Süditalien – Abbruch oder Fortsetzung?

Stefanie Jirgal

von Stefanie Jirgal

Story

Bist du mit dem Segelboot unterwegs, kannst du nicht einfach stehen bleiben, auf die Seite fahren oder eine Pause machen. Du bist auf Langstrecke ununterbrochen unterwegs. Michael und ich lernen in Wacheschichten zu arbeiten, die Segel gemeinsam zu bedienen und uns bei der Navigation gegenseitig zu unterstützen. Die erste lange Überfahrt von Griechenland nach Italien wird zur Zerreißprobe. Die Katze und die Kinder übergeben sich wegen Seekrankheit regelmäßig und auch ich liege flach die erste Nacht. Die Wellen und Windsituation sind extrem unangenehm. Unsere Hakuna Matata stöhnt, ächzt, schlägt, stampft und rollt durch die Wellen. Sie ist hart im Nehmen, doch wir sind all das nicht gewöhnt. In der dunklen, gespenstischen Nacht am Deckboden liegend begrabe ich unseren Traum. Wir wollen vielleicht doch zu viel. Wir muten uns zu viel zu. Wir schaffen es nicht.

Michael hält die erste Nacht allein Wache, ich löse ihn erst in den frühen Morgenstunden ab. Das Meer beruhigt sich schön langsam, der Schwell wird lang gezogener und dadurch nicht mehr so ruppig. Viele Stunden liegen noch vor uns, die Sehnsucht nach dem sicheren und ruhigen Hafen wird endlos groß.

Erleichtert machen wir kurz nach Mitternacht an der Tankstelle in Rochella Ionica fest. Wir sind tatsächlich in Italien angekommen. Die Weite des Meeres wirkt auf uns beruhigend und beängstigend zugleich. Noch fühlen wir uns an Land sicherer, noch sind wir keine Seeleute geworden.

In Kalabrien verbringen wir eine sehr schöne, harmonische Zeit mit allerhand kulinarischer Highlights. Der erste Espresso nach dieser anstrengenden Überfahrt bleibt mir ewig im Gedächtnis. Der Geschmack ist eine heilige Eingebung. Nach einer Woche Genuss mit Radfahren, Strand, Kulinarik und Babykatzen füttern in der Marina zeigt sich ein Wetterfenster für die Fahrt Richtung Sizilien. Wir möchten mehr Training im Umgang mit dem Boot. Daher wird Segellehrer Hans in Catania an Bord kommen. Diesen Termin gilt es einzuhalten.

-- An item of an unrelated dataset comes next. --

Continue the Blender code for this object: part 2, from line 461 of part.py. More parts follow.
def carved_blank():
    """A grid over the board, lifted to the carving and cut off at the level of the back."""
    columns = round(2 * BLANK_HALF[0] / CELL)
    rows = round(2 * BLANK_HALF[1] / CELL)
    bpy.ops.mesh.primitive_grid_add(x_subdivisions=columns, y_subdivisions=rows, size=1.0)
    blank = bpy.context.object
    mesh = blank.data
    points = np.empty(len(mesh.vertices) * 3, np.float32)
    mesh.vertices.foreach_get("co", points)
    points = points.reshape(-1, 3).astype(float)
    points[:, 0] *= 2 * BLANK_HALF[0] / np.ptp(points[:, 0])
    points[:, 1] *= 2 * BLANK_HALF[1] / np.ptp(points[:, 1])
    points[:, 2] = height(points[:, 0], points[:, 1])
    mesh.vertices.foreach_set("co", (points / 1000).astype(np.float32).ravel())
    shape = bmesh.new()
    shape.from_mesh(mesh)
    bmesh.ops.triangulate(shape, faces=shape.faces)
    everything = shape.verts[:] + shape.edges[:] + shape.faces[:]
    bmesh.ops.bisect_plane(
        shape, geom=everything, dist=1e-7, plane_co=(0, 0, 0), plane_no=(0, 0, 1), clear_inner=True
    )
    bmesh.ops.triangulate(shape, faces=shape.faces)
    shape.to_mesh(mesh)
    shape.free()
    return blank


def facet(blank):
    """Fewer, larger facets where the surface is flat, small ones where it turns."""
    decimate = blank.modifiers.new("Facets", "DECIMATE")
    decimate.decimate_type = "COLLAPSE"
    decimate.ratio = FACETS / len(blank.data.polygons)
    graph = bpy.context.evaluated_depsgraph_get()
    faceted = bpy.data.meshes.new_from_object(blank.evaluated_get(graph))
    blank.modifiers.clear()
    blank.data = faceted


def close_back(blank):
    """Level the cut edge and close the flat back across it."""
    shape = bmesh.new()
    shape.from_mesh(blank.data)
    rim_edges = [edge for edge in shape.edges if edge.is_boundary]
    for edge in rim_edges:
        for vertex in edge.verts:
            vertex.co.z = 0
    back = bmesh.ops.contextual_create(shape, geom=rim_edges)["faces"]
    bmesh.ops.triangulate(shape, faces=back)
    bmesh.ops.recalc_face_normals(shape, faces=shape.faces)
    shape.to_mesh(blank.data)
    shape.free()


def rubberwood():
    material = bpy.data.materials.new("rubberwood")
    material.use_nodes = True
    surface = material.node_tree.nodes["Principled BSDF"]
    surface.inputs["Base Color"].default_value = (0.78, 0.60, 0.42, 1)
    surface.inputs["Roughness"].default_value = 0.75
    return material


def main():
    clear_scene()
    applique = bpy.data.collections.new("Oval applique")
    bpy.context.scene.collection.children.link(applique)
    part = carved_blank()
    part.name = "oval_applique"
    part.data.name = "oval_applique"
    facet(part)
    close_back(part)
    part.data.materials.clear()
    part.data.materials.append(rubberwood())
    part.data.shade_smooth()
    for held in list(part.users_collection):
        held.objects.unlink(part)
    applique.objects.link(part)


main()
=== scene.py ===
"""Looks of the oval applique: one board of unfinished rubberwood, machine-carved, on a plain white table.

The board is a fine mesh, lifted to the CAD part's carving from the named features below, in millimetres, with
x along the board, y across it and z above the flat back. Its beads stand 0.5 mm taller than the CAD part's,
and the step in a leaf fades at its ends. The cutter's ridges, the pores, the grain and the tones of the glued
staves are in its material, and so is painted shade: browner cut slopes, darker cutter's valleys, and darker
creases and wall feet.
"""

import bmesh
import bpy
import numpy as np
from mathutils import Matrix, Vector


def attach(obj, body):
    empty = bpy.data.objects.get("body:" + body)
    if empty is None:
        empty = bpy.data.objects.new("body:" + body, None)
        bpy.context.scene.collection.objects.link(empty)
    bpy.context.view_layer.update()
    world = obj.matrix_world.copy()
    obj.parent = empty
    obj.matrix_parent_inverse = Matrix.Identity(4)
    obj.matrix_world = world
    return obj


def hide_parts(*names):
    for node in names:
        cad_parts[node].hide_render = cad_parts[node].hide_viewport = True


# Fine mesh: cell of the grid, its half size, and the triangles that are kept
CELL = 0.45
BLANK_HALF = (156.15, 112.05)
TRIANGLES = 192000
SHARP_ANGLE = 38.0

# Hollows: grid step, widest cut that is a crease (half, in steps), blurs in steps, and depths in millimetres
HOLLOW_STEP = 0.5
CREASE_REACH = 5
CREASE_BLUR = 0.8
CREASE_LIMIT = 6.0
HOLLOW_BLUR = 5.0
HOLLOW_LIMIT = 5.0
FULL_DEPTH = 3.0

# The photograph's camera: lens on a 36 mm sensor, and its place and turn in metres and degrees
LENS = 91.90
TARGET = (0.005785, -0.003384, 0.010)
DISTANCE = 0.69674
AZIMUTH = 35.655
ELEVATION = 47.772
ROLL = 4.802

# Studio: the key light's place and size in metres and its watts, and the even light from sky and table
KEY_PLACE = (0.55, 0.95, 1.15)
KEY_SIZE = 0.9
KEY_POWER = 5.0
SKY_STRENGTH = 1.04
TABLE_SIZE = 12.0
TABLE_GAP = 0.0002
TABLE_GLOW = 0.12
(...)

Hier in Italien sind wir sehr mit uns selbst und unserer Identifikation als Crew beschäftigt. Kaum Themen des Weltgeschehens dringen zu uns durch. Doch vor einem können (und wollen) wir auch nicht die Augen verschließen: Die Marina von Rochella Ionica ist voll mit beschlagnahmten Flüchtlingsbooten bzw. Schlepperbooten. Eindeutig erkennbar an Markierungen und den zurückgelassenen Gegenständen an Bord.

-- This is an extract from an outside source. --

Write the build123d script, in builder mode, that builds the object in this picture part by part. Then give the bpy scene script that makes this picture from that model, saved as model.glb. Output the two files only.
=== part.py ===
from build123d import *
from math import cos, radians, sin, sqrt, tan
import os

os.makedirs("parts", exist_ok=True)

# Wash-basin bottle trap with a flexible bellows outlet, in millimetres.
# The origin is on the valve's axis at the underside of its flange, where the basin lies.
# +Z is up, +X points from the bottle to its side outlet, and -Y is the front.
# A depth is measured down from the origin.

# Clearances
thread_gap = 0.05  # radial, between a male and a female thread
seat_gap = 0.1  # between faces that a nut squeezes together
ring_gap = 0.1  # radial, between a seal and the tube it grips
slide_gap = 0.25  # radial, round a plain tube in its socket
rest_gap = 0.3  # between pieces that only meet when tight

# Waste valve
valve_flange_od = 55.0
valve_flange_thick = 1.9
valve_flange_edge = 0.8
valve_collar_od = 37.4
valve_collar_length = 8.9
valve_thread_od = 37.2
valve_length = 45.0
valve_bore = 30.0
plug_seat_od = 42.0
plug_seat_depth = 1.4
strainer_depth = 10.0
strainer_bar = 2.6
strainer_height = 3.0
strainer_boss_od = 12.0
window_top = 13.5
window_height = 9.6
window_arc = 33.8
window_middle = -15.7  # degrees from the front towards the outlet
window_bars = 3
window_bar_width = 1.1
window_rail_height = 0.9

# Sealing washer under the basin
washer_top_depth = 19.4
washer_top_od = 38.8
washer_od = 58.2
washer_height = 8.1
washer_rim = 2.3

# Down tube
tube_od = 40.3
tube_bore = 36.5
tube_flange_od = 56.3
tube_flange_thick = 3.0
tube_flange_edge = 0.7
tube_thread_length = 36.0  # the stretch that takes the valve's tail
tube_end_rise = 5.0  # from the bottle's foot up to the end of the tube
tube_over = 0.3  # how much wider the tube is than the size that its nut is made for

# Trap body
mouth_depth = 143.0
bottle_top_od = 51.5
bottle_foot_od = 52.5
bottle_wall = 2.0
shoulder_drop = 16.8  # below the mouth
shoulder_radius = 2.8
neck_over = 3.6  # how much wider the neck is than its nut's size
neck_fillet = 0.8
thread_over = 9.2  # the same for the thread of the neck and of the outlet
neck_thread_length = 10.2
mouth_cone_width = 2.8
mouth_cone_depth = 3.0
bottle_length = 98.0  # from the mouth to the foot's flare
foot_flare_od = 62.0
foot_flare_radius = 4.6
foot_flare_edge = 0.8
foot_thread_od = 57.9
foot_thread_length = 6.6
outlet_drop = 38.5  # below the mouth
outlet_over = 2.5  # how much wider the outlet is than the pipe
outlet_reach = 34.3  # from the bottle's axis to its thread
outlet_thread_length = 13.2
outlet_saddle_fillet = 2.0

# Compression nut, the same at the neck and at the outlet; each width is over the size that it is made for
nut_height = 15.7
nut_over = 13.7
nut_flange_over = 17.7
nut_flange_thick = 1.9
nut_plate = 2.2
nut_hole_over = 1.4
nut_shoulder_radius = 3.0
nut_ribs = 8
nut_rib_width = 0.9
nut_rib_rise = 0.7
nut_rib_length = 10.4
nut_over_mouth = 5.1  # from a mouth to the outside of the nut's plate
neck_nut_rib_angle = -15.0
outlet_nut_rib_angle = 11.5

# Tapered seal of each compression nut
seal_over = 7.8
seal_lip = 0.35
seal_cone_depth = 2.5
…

Die Fragen lassen uns nicht los: Wie würden wir uns verhalten, wenn wir einem besetzten Boot im Mittelmeer begegnen? Welche Hilfe könnten wir leisten? Was ist richtig? Was ist falsch? Was ist unsere Aufgabe und werden wir Unterstützung erhalten oder selbst zur Zielscheibe der Behörden werden?

Bei der Fahrt Richtung Sizilien ist uns das Wetter wohlgesonnen und wir kommen gut voran. In Tagesetappen fahren wir die süditalienische Küste entlang und überqueren bei ruhigen Verhältnissen das Ende der Straße von Messina. Ahoi Sizilien! Ahoi neue Erfahrungen!